Our plan was to keep on protecting each other and choose the goblet. At the high-end, it was in our interests to do so. Five places up made little difference. Ten places down meant eating cold gruel, chicken feet, and, eventually and cruellest of all, a kind of fruit salad that tasted of rancid ketchup. As someone pointed out, the event was turning into a microcosm of capitalism and the class system. We at the top were keen to help each other, and equally keen to do nothing for those lower down. Those at the bottom took bigger chances, had far more to gain by doing the dirty – and also were far more likely to be betrayed as a result. The only difference was that there was at least some movement from the top as every time someone leapfrogged your place, you had to move down one.
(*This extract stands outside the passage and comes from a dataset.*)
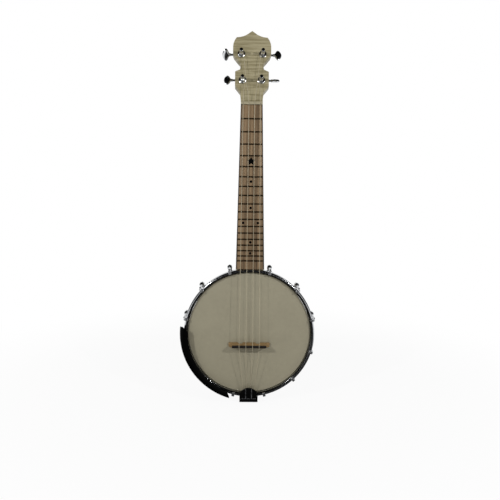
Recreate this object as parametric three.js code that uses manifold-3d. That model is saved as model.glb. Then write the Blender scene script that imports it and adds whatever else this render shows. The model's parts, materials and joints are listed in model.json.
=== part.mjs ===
// A banjo ukulele: open-backed wooden pot, hooked tension hoop, bolted-on neck and geared tuners.
//
// Millimetres. The finished model has +Z along the neck, the face towards -Y and +X to the
// right as the face is seen. Every piece is drawn in the front view: x to the right, y up along
// the neck, z out of the face towards the viewer. The last group turns it upright.
// The origin is on the rim's back edge, in the middle of its wall, at the tail.

import * as THREE from 'three';
import { mergeVertices } from 'three/addons/utils/BufferGeometryUtils.js';
import Module from 'manifold-3d';

const wasm = await Module();
wasm.setup();

// Fits shared by all pieces
const seat = 0.3;
const runningGap = 0.3;
const overrun = 2;

// Scale, nut and fingerboard
const scaleLength = 380;
const potBelowNut = 367.85;
const boardHalfAtNut = 17.1;
const boardHalfAtEnd = 23;
const boardThickness = 6;
const boardAboveHead = 9;
const boardGapAtHoop = 0.5;
const nutLength = 5;
const nutRise = 2.2;
const nutSlotDepth = 0.9;
const fretWidth = 2.2;
const fretHeight = 1.1;
const fretInset = 0.3;
const fretSink = 0.6;
const lastFretMargin = 10;

// Neck, heel and headstock
const neckDepthAtNut = 11;
const neckDepthAtHeel = 15.5;
const neckRoundPower = 2.3;
const heelLength = 54;
const heelAboveBack = 6;
const heelPinchShare = 0.42;
const heelRoundPower = 2.7;
const heelSweepPower = 1.5;
const collarLength = 24;
const collarPower = 9;
const headstockAngle = 13.2;
const headstockThickness = 12.5;
const headstockDrop = 3;
const headstockRoot = 1.5;

// Headstock outline: half widths and distances above the nut
const tipRise = 125;
const ogeeHalf = 8.4;
const ogeeRise = 118.6;
const shoulderHalf = 24.6;
const shoulderRise = 114;
const cheekHalf = 30.4;
const cheekTopRise = 98;
const cheekLowRise = 86.5;
const chinHalf = 28.8;
const chinRise = 82.6;
const waistLipHalf = 20.5;
const waistLipRise = 72;
const waistNotch = 2.2;
const blockHalf = 26.7;
const blockCrownHalf = 20;
const blockCrownRise = 59;
const blockTopRise = 56;
const blockLowRise = 32.5;
const stemHalf = 18.6;
const stemRise = 22;

// Pot
const rimRadius = 100.8;
const rimWall = 9;
const rimDepth = 54;
const rimEdgeRound = 1.8;
const rimEdgeChamfer = 1;
const filmThickness = 0.5;
const filmSkirt = 7.6;
const hoopSlide = 0.4;
const hoopBar = 6.2;
const hoopRise = 5;
const hoopChamfer = 0.8;
const hoopLip = 2.4;
const hoopOverlap = 1;
const fleshWire = 3;
const fleshDrop = 3.5;
const potSteps = 56;

// Hooks and bracket shoes
const hookPairCount = 6;
const firstHookAngle = 17.9;
const lastHookAngle = 166;
const hookRod = 3.8;
const hookGap = 0.6;
const clawWidth = 5;
const clawThickness = 2.2;
const clawInset = 1.5;
const clawNeck = 10;
const hookTail = 5;
const hookNutWidth = 7.2;
const hookNutHeight = 5;
const shoeBehindHoop = 39;
const shoeBallRadius = 4.4;
const shoeBallHalf = 3.7;
const shoePadHalf = 5.5;
const shoePadLength = 17;
const shoePadThickness = 2.6;
const shoeArmHalf = 2.6;
const shoeArmLength = 9;

// Coordinator rod and tail
const rodRadius = 4;
const studRadius = 3;
const rodAboveBack = 30;
const rodNutWidth = 13;
const rodNutLength = 5;
const heelBite = 13;
const studTail = 9;
const tailNutWidth = 10;
const tailNutLength = 5;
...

My luck held. I wondered if, in the interests of journalism, I should take the plunge start betraying, get a bad reputation and so be budged down to the other end of the table. But frankly, I was too keen on staying with the posh nosh. After a nasty encounter with some bone marrow, my repeated use of the goblet with various partners got me eating steak, quail, a nice fluffy meringue and some really tasty cheese. The conversation was good too. There was an aspect of speed-dating in the forced interaction with numerous strangers, and the pressing need to charm them. But that too was part of the fascination.

Occasionally, we would acknowledge a slight feeling of guilt about the people eating slops below us. A group of girls who had travelled all the way from Birmingham seemed firmly lodged among the stale bread and grey oatmeal, which seemed especially sad. But the truth was that they also actually seemed to be having fun. All that camp theatre, the excitement of the contest, the delight of moving higher, not to mention the bottomless wine combined to ensure hilarity and delight. I’d highly recommend going. And if you end up sitting opposite me, I definitely shan’t betray you. Promise.